Mollie Kimpbell, 12, of Charlotte, prays during an April 20 rally in Raleigh, N.C., supporting Amendment One. (Allen Breed/AP)

How to account for the amendment’s popularity?

Maybe it’s sheer ignorance. As Wonkette notes, the people fondest of the amendment (supporting it by the margin of 64 to 28) are those who admit they are not quite clear on what it does.

In fact, if you actually are showing up at the polls with a firm stance on the issue of same-sex marriage, the odds recently have been: you’re against it.

As it becomes the social norm to support gay rights, there’s a bunker of hostility among the few hold-outs. It’s like unironic sweater vests. Nobody cool would be caught dead in one. So if that’s what you choose to sport, it’s because you are willing to battle any foe to do it, uphill both ways, through a hailstorm of taunts. You do not care what people say. You know that you are right. You are the sort of fellow who lives to vote Yes or No on referenda.

Recently, the Public Religion and Research Institute found that 54 percent of those who strongly oppose same-sex marriage consider it a critical issue, while just 14 percent of those who strongly favor it consider it critical. No wonder Amendment One was leading at the polls by double digits.

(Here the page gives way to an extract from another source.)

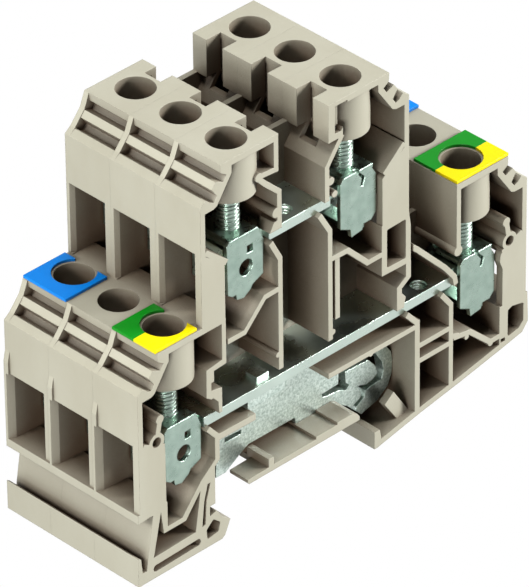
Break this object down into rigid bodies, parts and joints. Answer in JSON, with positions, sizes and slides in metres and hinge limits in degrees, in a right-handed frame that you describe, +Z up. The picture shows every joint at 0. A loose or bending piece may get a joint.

And no wonder President Obama, on this issue, is not evolving so much as stagnating. Even Joe Biden hopped briskly out of the primordial soup and is now cavorting about on dry land. His comment on same-sex marriage was certainly a gaffe, given the president’s position, but at least he can get rid of those gills. It is nice to be able to breathe.

Eventually, through sheer attrition, tolerance seems likely to prevail. But it will take a while. In spite of all the demographic trends broadening support for same-sex marriage and pushing its opponents into the grave, there is still a sturdy cluster of opponents waving signs and saying, “Waiting for me to die, eh? Fine! Until then, you can pass same-sex marriage over my dead body!” Or something else similarly logical.

Still, as a believer in evolution, I am having difficulty reconciling my understanding of evolution with the president’s behavior on this particular question. And Biden’s recent comments have made what was already a pretty tenuous stance even more tenuous.

If evolution worked the way President Obama seems to think it does, amoebas would suddenly transform into camels — just as soon as the election was over. “Sorry,” early relatives of Homo Erectus would say to one another. “I’d really love to get out of this tree, but I am not yet ready to be human. Wait until after the election.”

Why wait to be human?

Well, look at these numbers. If this would be the president’s principled stance (and many signs point to yes), taking it isn’t likely to endear him to anyone who doesn’t already support him. That is the trouble with principled stances. They are stands you take because you believe they are right, not because you think they will be popular. Like sweater vests. And we know how he feels about those.